WHAT THIS TASK INVOLVES: Copy out the data below verbatim.

SUPPLIED INFORMATION:
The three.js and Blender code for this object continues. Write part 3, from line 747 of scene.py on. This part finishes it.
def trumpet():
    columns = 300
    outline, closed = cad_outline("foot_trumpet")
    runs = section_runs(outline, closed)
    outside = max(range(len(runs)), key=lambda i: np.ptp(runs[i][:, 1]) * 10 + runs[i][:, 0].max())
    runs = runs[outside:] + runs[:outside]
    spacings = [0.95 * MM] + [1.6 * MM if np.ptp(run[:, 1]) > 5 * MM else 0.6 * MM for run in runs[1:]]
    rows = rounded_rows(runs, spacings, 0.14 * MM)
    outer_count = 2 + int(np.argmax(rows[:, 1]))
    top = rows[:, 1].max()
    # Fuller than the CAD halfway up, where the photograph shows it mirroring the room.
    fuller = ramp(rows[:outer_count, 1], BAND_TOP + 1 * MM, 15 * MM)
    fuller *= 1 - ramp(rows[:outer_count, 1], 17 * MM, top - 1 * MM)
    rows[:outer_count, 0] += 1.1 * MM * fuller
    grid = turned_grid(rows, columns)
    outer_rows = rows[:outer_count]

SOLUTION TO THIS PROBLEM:
The three.js and Blender code for this object continues. Write part 3, from line 747 of scene.py on. This part finishes it.
def trumpet():
    columns = 300
    outline, closed = cad_outline("foot_trumpet")
    runs = section_runs(outline, closed)
    outside = max(range(len(runs)), key=lambda i: np.ptp(runs[i][:, 1]) * 10 + runs[i][:, 0].max())
    runs = runs[outside:] + runs[:outside]
    spacings = [0.95 * MM] + [1.6 * MM if np.ptp(run[:, 1]) > 5 * MM else 0.6 * MM for run in runs[1:]]
    rows = rounded_rows(runs, spacings, 0.14 * MM)
    outer_count = 2 + int(np.argmax(rows[:, 1]))
    top = rows[:, 1].max()
    # Fuller than the CAD halfway up, where the photograph shows it mirroring the room.
    fuller = ramp(rows[:outer_count, 1], BAND_TOP + 1 * MM, 15 * MM)
    fuller *= 1 - ramp(rows[:outer_count, 1], 17 * MM, top - 1 * MM)
    rows[:outer_count, 0] += 1.1 * MM * fuller
    grid = turned_grid(rows, columns)
    outer_rows = rows[:outer_count]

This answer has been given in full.